Activities taking place in Berkeley also seem rather stereotypical. The romantic sister becomes deeply involved with a “Save the Trees” group. Yes, Berkeley has such groups, and they make headlines periodically, but Berkeley has many other groups and causes that a graduate student of philosophy might espouse. Writing about Berkeley “tree-huggers” is an easy way out, for an author who wants to give the impression that a novel is set in Berkeley. The description of the romantic sister’s 1999 neighborhood, which name-drops Pegasus Books, People’s Park, Amoeba Music, Shakespeare & Co., and Moe’s, seems slightly off. What about Cody’s? And were these Telegraph Avenue institutions really important in 1999, except as standard Berkeley icons? The amusing character of the Bialystok rabbi could be based on a real personality, but is cartoonish, and likewise seems to be a character that readers who are unfamiliar with Berkeley might expect to find in Berkeley.

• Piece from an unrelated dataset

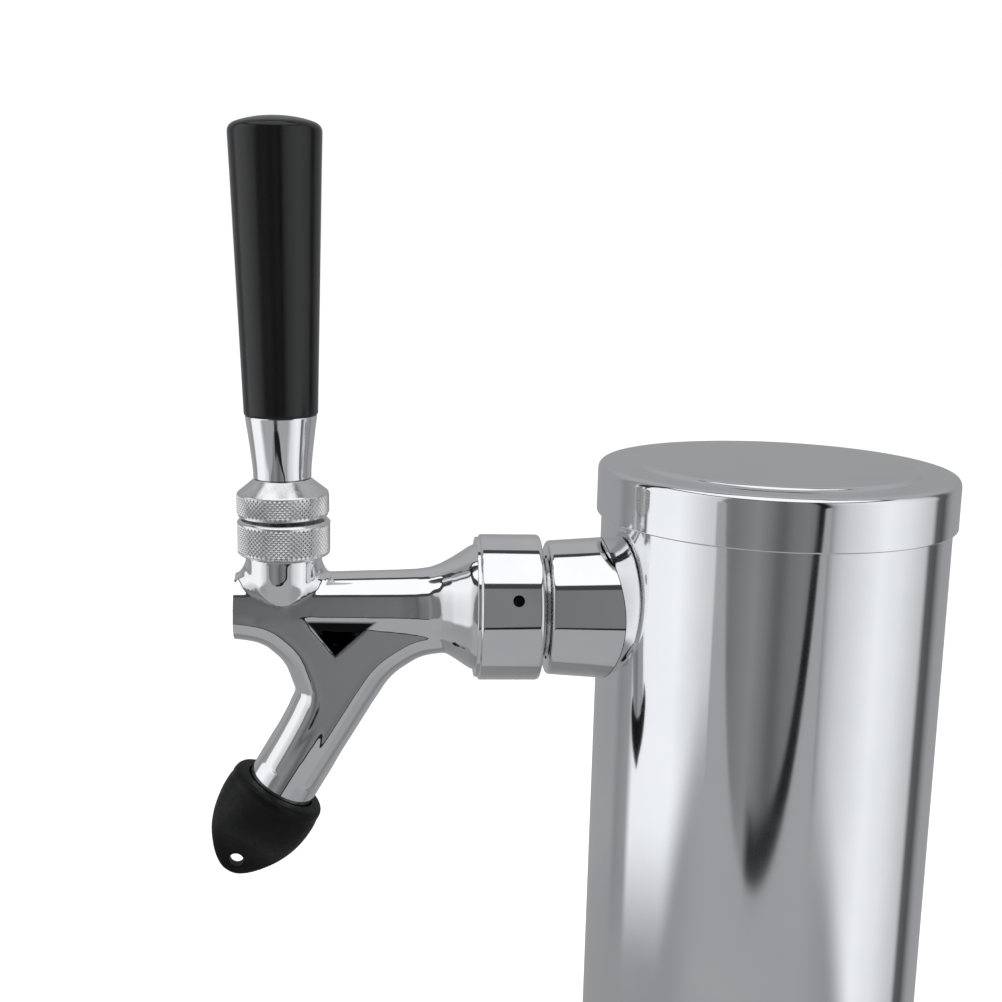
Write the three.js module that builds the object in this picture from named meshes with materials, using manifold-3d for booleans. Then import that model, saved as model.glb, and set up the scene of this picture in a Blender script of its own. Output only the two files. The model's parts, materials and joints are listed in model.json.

Allegra Goodman is a talented writer, and THE COOKBOOK COLLECTOR is a fast and easy read. It is an entertaining book, ideal for vacation reading. However, the characters and their troubles sustained my full attention as a reader only through a portion of Part Four. After that, it was easy to skim the rest of the book to learn what happened to the people and their “dot com” companies. THE COOKBOOK COLLECTOR is a good novel, but it is certainly not great literature, and it doesn’t stand up to being compared to a Jane Austen novel.